§ Instruction
Copy verbatim the material from its first line to the line that holds "cover: np.ndarray", including that line.

§ Data
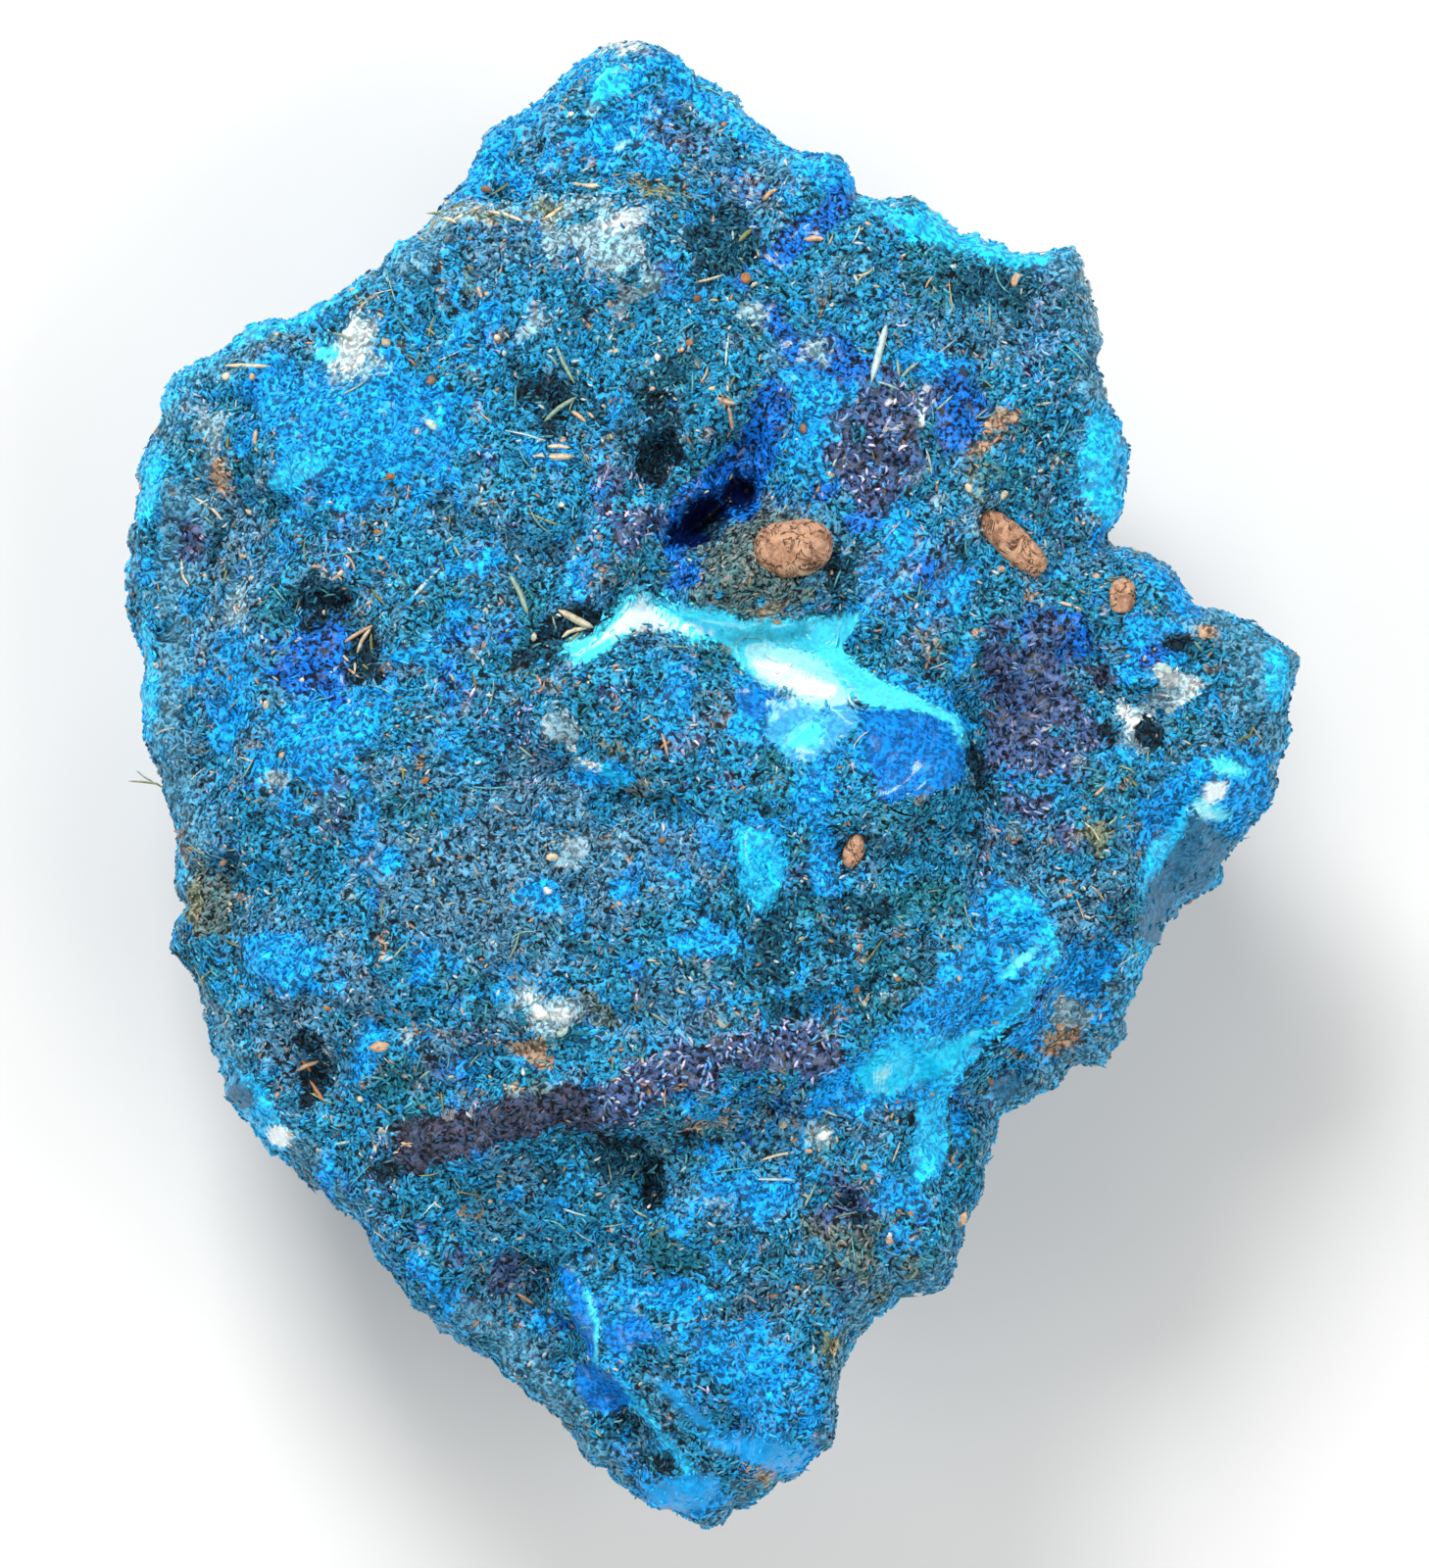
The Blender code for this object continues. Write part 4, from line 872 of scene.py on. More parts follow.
class Surface(NamedTuple):
    """The stone's grid: places, outward normals, four corners a face, and how each place looks:
    an under layer, a torn layer over it, and how much of the place the torn layer covers."""

    places: np.ndarray
    normals: np.ndarray
    quads: np.ndarray
    corner_map: np.ndarray
    under: dict
    over: dict
    cover: np.ndarray


def zone_weight(x, y, ragged, tear, shapes):
    """The fullest cover that any of a zone's shapes gives each place: it falls off from a
    shape's middle to its border, and noise tears it."""
    weight = np.zeros(len(x))
    for shape in shapes:
        if isinstance(shape, Patch):
            along, across = turned(x, y, shape)
            reach = np.hypot(along / shape.half_length, across / shape.half_width)
        elif isinstance(shape, Facet):
            reach = 1 - inward_distance(x, y, shape.outline) / FACET_BORDER
        else:
            distance, _, _ = line_offsets(x, y, shape.line)
            reach = distance / shape.half_width
        inward = (ZONE_REACH * shape.cover - reach + tear * ragged) / ZONE_FADE
        weight = np.maximum(weight, smooth_step(inward + ZONE_LIFT))
    return weight


def inward_distance(x, y, outline):
    """How far each place lies inside a closed outline, negative outside: the nearest side's
    distance, and a place is inside where a ray to the right crosses an odd count of sides."""
    closed = [*outline, outline[0]]
    distance, _, _ = line_offsets(x, y, closed)
    crossings = np.zeros(len(x), int)
    for (ax, ay), (bx, by) in itertools.pairwise(closed):
        straddles = (ay > y) != (by > y)
        crossing = ax + (y - ay) * (bx - ax) / (by - ay if by != ay else 1)
        crossings += straddles & (x < crossing)
    return np.where(crossings % 2 == 1, distance, -distance)


def blend_rows(rows, other, weight):
    """Moves each row towards the other one by its weight, from 0 to 1."""
    weight = weight[:, None] if rows.ndim == 2 else weight
    return rows + (np.asarray(other) - rows) * weight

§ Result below
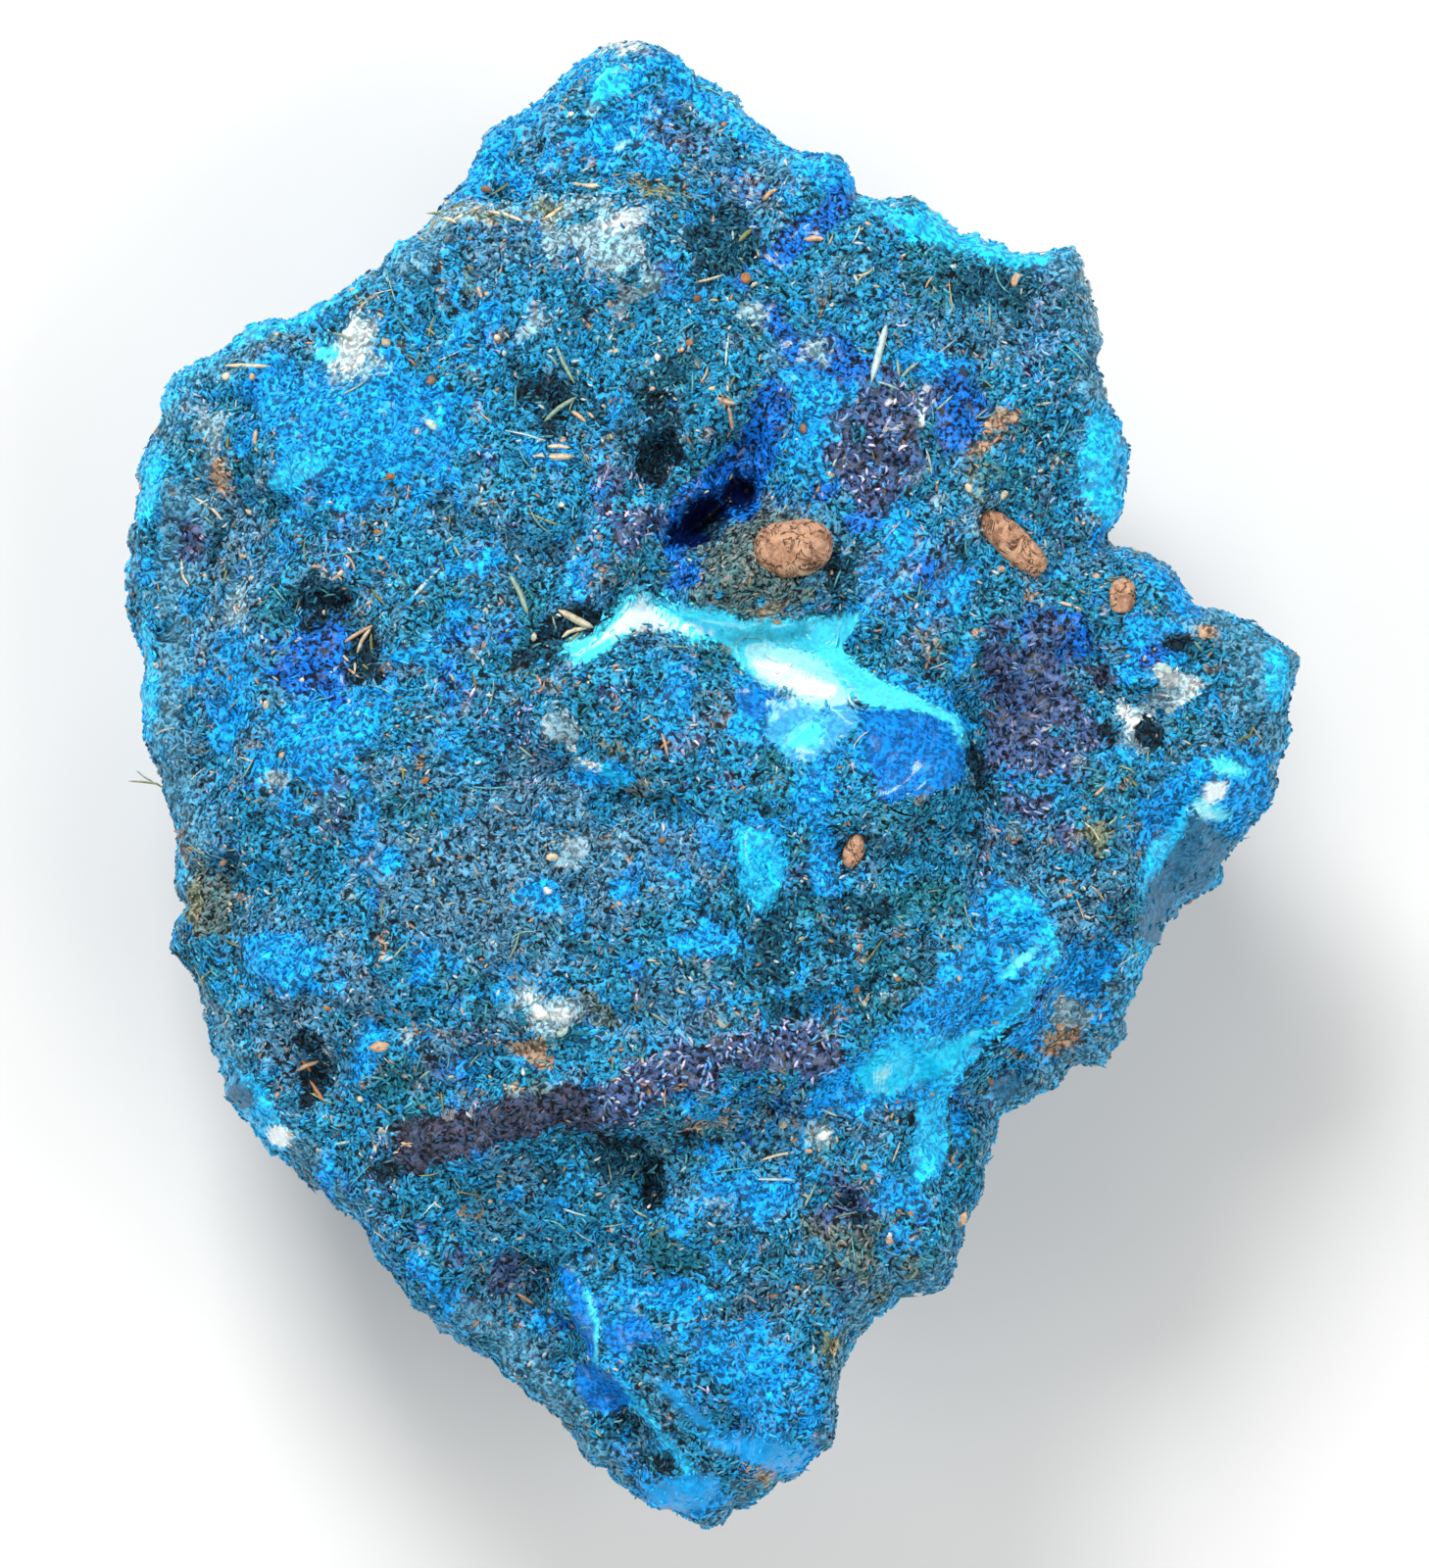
The Blender code for this object continues. Write part 4, from line 872 of scene.py on. More parts follow.
class Surface(NamedTuple):
    """The stone's grid: places, outward normals, four corners a face, and how each place looks:
    an under layer, a torn layer over it, and how much of the place the torn layer covers."""

    places: np.ndarray
    normals: np.ndarray
    quads: np.ndarray
    corner_map: np.ndarray
    under: dict
    over: dict
    cover: np.ndarray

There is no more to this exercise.